After all, even in Syria, the vast majority of people who experienced Assad’s rule did not join groups like the Islamic State. Indeed, it is important to remember that the most brutal force against civilians in Syria was, by far, the Assad regime. It is a testament to the immense resilience of the peoples of the wider Arab world that, despite all the human rights abuses and repression in many of their countries, such terrorist groups have such an incredibly tiny audience.
Never has it been truer to note that good governance, accountability, and respect for fundamental freedoms are core ingredients in any sustainable and comprehensive security strategy for the countries of the region.
Unfortunately, far too few leaders in the region are willing to admit the necessity of reform. Their lessons from the Arab revolutionary uprisings seem to be all about how to be more repressive, not less so, despite the reality that the demographic changes that are inevitable make such modes of rule inherently less sustainable.
Their allies in Western capitals, likewise, seem all too comfortable in accepting the notion that the peoples of the region are best served by short-term securitized stability regimes led by strongmen. Arabs, it’s claimed, just can’t do any better.

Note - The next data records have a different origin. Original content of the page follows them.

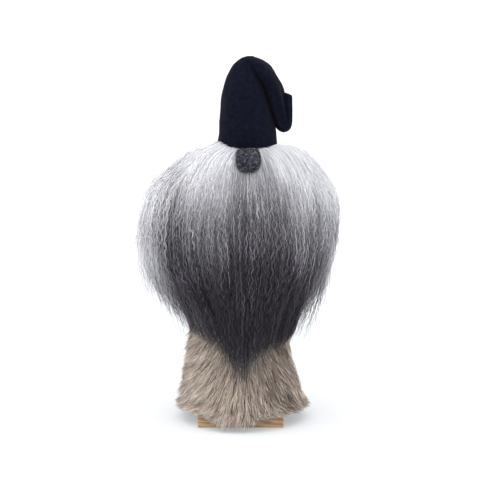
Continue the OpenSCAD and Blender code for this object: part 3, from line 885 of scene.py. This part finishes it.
TURNED = [[36.6, 336.8, 49.0, 341, 10.6], [38.6, 330.4, 49.4, 337, 10.2],
          [41.6, 325.6, 49.6, 335, 9.6], [45.4, 323.9, 49.6, 334.4, 9.3],
          [49.6, 323.8, 49.4, 334.2, 9.1], [53.4, 325.8, 48.8, 335.0, 8.9],
          [56.0, 329.8, 48.2, 337, 8.6], [57.0, 336, 47.8, 341, 8.2],
          [57.2, 344, 47.4, 347, 7.7], [56.8, 352, 47.0, 354, 7.1],
          [56.4, 358.6, 46.6, 361, 6.6], [56.4, 362.8, 46.6, 366.0, 6.0],
          [55.8, 364.6, 47.6, 367.6, 4.6]]
CREASE = np.array(FLAP)[:, :2]          # where the flap lies against the crown
CROWN_POINTS = 128                      # of a ring of the crown
SEAM = CROWN_POINTS // 4                # the one that the seam runs through, at the back


def crown_rings():
    """Outer surface of the crown, from the brim up."""
    sections = [[left, z, right, z, deep] for z, left, right, deep in CROWN]
    rings = hat_points(sections, seed=61, fold=0.55, n=CROWN_POINTS)
    rise = rings[..., 2] - BRIM_Z
    hang = 3.6 * smooth(HEAD_X, HEAD_X + BRIM_R, rings[..., 0]) * smooth(26, 0, rise)
    # The cloth is drawn in where the flap presses on it
    near = np.abs(rings[..., 0] - np.interp(-rings[..., 2], -CREASE[:, 1], CREASE[:, 0]))
    dent = 1.7 * bump(near, 0, 3.2) * smooth(2, 9, np.abs(rings[..., 1]))
    dent = dent * smooth(330, 350, rings[..., 2])
    return rings - hang[..., None] * np.array([0, 0, 1]) - dent[..., None] * outwards(rings)


def with_seam(rings):
    """The crown with its seam drawn in, and the outward directions of its points."""
    outward = outwards(rings)
    near = 1 - np.minimum(1, np.abs(np.arange(CROWN_POINTS) - SEAM) / 2)[None, :, None]
    return rings - 0.9 * near * outward, outward


def hem_and_lining(outer, thick=2.2):
    """Rings that turn in under the brim and go up inside the crown."""
    steps = [(1.0, 26.0), (1.0, 12.0), (1.0, 3.0), (0.9, 0.6), (0.6, -0.4), (0.25, -0.5)]
    inward = -thick * unit(outer[0] - outer[0].mean(0))
    return np.array([outer[0] + inward * share + [0, 0, rise] for share, rise in steps])


crown, outward = with_seam(crown_rings())
points, faces = closed_rings(np.concatenate([hem_and_lining(crown), crown]))
make_mesh("hat_crown", points, faces, BODY, "hat_cone", hat_paint)


def seam_stitches(rings, outward, pitch=4.5, half=2.4, thick=0.55):
    """Thread that crosses the seam in a slanting row of stitches."""
    length = distance_along(rings[:, SEAM][None])[0]
    at = np.arange(5, length[-1] - 6, pitch)
    middle, away = (np.stack([np.interp(at, length, seam[:, c]) for c in range(3)], -1)[:, None]
                    for seam in (rings[:, SEAM], outward[:, SEAM]))
    t = np.linspace(-1, 1, 12)[None, :, None]
    across = np.array([1.0, 0, 0.45])
    path = middle + across * half * t + away * (1.2 * (1 - t ** 2) + 0.4)
    radius = np.full(path.shape[:2], thick)
    flat = np.full(len(path), 0.5)
    return path, radius, flat, np.full(path.shape[:2], 0.5), away * np.ones_like(path)


points, faces, uv = tubes(*seam_stitches(crown, outward))
make_mesh("hat_seam_stitches", points, faces, BODY, "hat_seam_thread", thread_paint, uv)

rng = np.random.default_rng(66)
roots, normals = pick(rng, crown[:2], 420)
made = fuzz(rng, roots - [0, 0, 0.6], unit(normals * 0.35 - [0, 0, 1.0]), length=3.0,
            thick=0.12, lie=0.5)
hair_pieces("brim_fuzz", *made, "hat_cone", "hat_cloth", felt_fuzz_paint, made[0][:, 0, 0])


def ribbed(rings, ribs, high, start, twist=0.8):
    """Soft folds that run along a tube of cloth, from the share start of its length on."""
    turn = np.linspace(0, 2 * math.pi, rings.shape[1], endpoint=False)[None]
    down = np.linspace(0, 1, len(rings))[:, None]
    rib = np.cos(turn * ribs + twist * np.sin(down * 5)) * smooth(start, start + 0.4, down)
    return rings + outwards(rings) * (rib * high)[..., None]


# The rings of both pieces run downwards, so they are taken in reverse
flap = ribbed(hat_points(FLAP, seed=71, fold=0.6), ribs=6, high=1.25, start=0.3, twist=1.2)
points, faces = closed_rings(flap[::-1])
piece = make_mesh("hat_flap", points, faces, None, "hat_tip", hat_paint)
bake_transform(piece)

turned = ribbed(hat_points(TURNED, seed=81, fold=0.25, n=72), ribs=7, high=0.6, start=0.2)
points, faces = closed_rings(turned[::-1])
piece = make_mesh("hat_turned_end", points, faces, None, "hat_tip_end", hat_paint)
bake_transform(piece)


# ---- Floor, light and camera ----

HALF_FLOOR, FLOOR_Z = 20000, -0.2       # wide enough to have no edge in view

floor_paint, tree, principled = new_material("floor", Roughness=0.9, Specular_IOR_Level=0.0,
                                            Emission_Color=(0.86, 0.93, 1.0, 1),
                                            Emission_Strength=0.34)
plug(tree, principled, ramp(tree, spots(tree, 30.0), [(0.3, 0.55), (0.7, 0.555)]))
corners = np.array([[x * HALF_FLOOR, y * HALF_FLOOR, FLOOR_Z]
                    for x, y in [(-1, -1), (1, -1), (1, 1), (-1, 1)]])
piece = make_mesh("floor", corners, np.array([[0, 1, 2, 3]]), None, None, floor_paint)

world = bpy.data.worlds.new("studio")
bpy.context.scene.world = world
world.use_nodes = True
backdrop = world.node_tree.nodes["Background"].inputs
backdrop["Color"].default_value = (1, 1, 1, 1)
backdrop["Strength"].default_value = 1.05

# A wide soft light from above, in front and a little to the left
LIGHT_TURN, LIGHT_RISE, LIGHT_SPREAD = -15, 62, 80
light = bpy.data.lights.new("top_light", "SUN")
light.energy = 1.9
light.angle = math.radians(LIGHT_SPREAD)
lamp = bpy.data.objects.new("top_light", light)
bpy.context.scene.collection.objects.link(lamp)
lamp.rotation_euler = (math.radians(90 - LIGHT_RISE), 0, math.radians(LIGHT_TURN))

CAMERA_TILT = 12        # degrees downwards
camera = bpy.data.cameras.new("camera")
camera.lens = 181.6
camera.sensor_width = 36
camera.clip_end = 100
view = bpy.data.objects.new("camera", camera)
bpy.context.scene.collection.objects.link(view)
view.location = (0.0103, -2.7388, 0.7734)
view.rotation_euler = (math.radians(90 - CAMERA_TILT), 0, 0)
bpy.context.scene.camera = view
bpy.context.scene.view_settings.view_transform = "Standard"
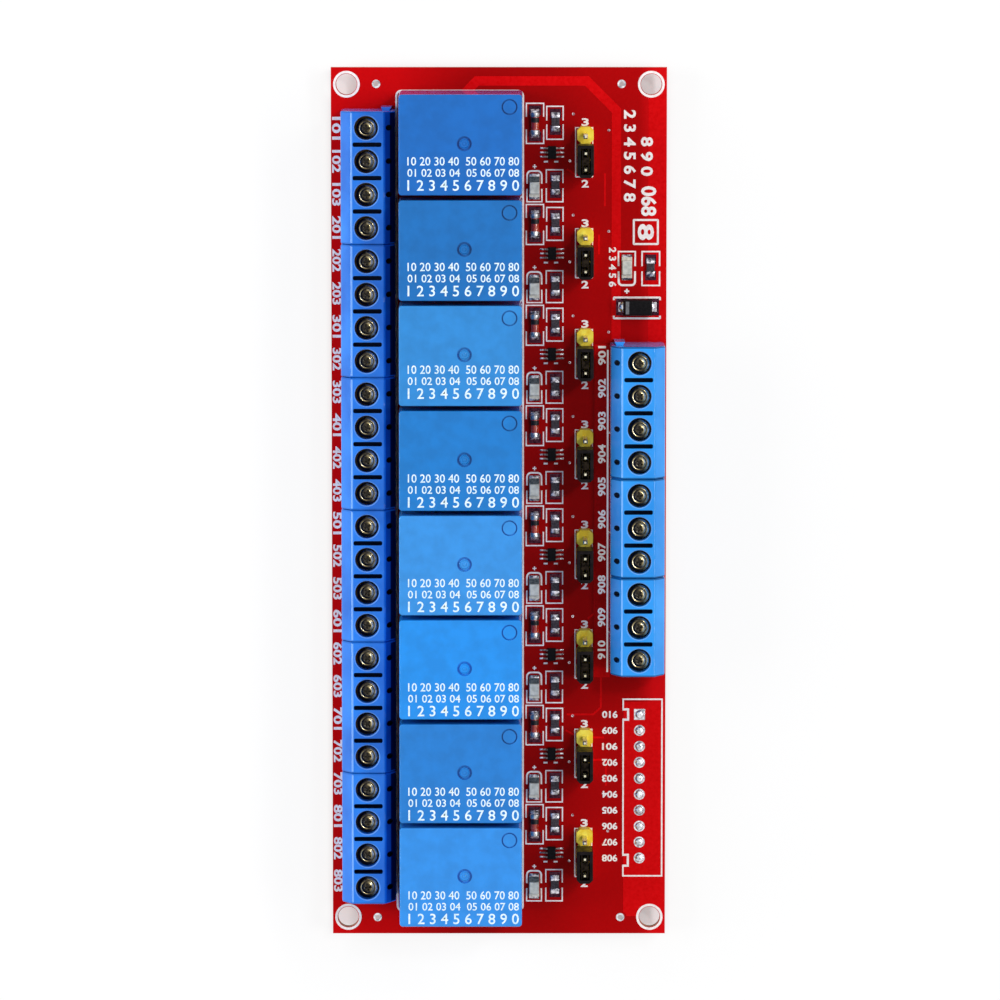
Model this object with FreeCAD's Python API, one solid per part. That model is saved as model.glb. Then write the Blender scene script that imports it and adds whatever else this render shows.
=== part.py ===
import FreeCAD, Part
import math
import os

# A relay module board: eight sealed relays, screw terminals down both long edges,
# and a small trigger circuit with a jumper for each relay.
# Millimetres. The origin is the centre of the four mounting holes on the board's underside.
# +Z points out of the component side, +Y runs along the board towards relay 1.

Vector = FreeCAD.Vector

# Circuit board
board_width = 51.6
board_length = 134.5
board_thickness = 1.6
mounting_inset_x = 2.4
mounting_inset_y = 2.6
mounting_hole_diameter = 3.2
tooling_inset_x = 6.95
tooling_inset_y = 2.55
tooling_hole_diameter = 1.3
lead_tail = 2.0
round_sides = 8

# Relays
relay_count = 8
relay_length = 19.0
relay_width = 15.5
relay_side_gap = 0.5
relay_terminal_gap = 0.51
relay_height = 15.3
relay_foot = 0.3
relay_foot_width = 1.2
relay_corner = 0.6
relay_draft = 0.12
relay_nub_diameter = 2.0
relay_nub_height = 0.35
relay_nub_offset_x = 0.6
relay_nub_offset_y = 0.2
relay_lead_width = 1.0
relay_lead_thickness = 0.5
relay_end_lead_x = 7.1
relay_coil_lead_x = 5.1
relay_lead_offset_y = 6.0

# Screw terminals, both rows
terminal_pitch = 5.08
terminal_height = 10.0
terminal_front = 3.95
terminal_back = 4.35
plateau_front = 2.4
plateau_back = 2.8
front_shoulder_height = 7.6
back_shoulder_height = 7.0
well_diameter = 3.7
well_sides = 14
screw_diameter = 3.1
screw_sides = 8
screw_sink = 1.3
slot_width = 0.76
slot_length = 4.5
slot_depth = 3.0
slot_shift = 0.15
frame_width = 3.6
frame_depth = 4.6
frame_height = 5.2
frame_wall = 0.5
frame_rise = 1.3
clamp_clearance = 0.05
wire_window_width = 3.0
wire_window_height = 3.6
funnel_flare = 0.45
clamp_lead_width = 1.0
clamp_lead_thickness = 0.8
dovetail_neck = 1.0
dovetail_head = 1.6
dovetail_reach = 0.5
dovetail_top = 6.6
dovetail_shift = 3.0
dovetail_clearance = 0.05
output_row_x = -20.2
output_row_y = 58.36
output_blocks = [4, 4, 4, 4, 4, 4]
input_row_x = 21.5
input_row_y = 22.45
input_blocks = [4, 3, 3]

# Pin headers and jumper caps
channel_pitch = 15.535
channel_shift = 0.35
header_gap = 8.32
header_drop = 4.84
header_pitch = 2.54
header_pins = 3
header_width = 2.54
header_height = 2.5
header_notch = 0.55
header_pin_side = 0.64
header_pin_top = 8.5
header_pin_tip = 0.3
cap_length = 5.0
cap_width = 2.5
cap_gap = 0.05
cap_wall = 0.5
cap_slot = 1.5
cap_corner = 0.3
clip_sheet = 0.2
clip_clearance = 0.04
clip_lift = 0.6
clip_top_gap = 1.0
clip_bridge = 1.2

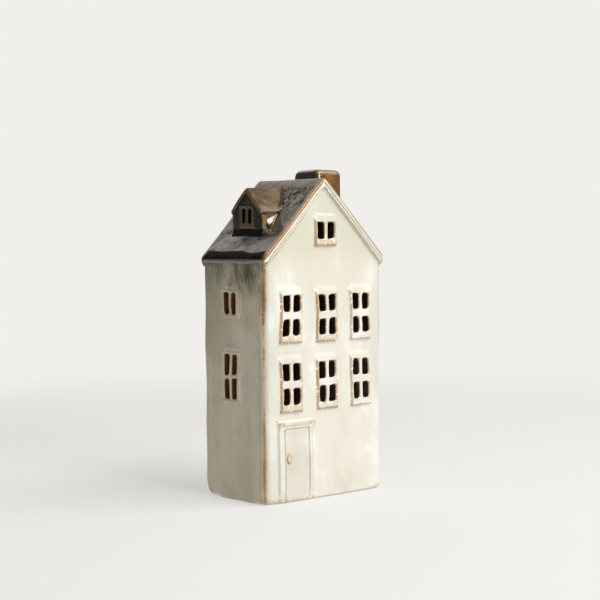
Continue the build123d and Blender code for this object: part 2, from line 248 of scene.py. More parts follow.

It’s shortsighted but all too common to hear such talk among political elites in the West, on both the left and the right. It’s cynicism at best and bigotry at worst.
Baghdadi will in the future be known as a failed terrorist who adhered to a heretical doctrine, aspired to delusions of grandeur, and brought untold misery to millions of Syrians and Iraqis, finally ending his own life while on the run. But rather than reveling prematurely in his death, the world would be well advised to consider carefully the conditions that led to his rise and how to ensure that they are prevented from ever arising again in the future. That will require leadership from within and beyond the Middle East—a commodity that is currently in short supply.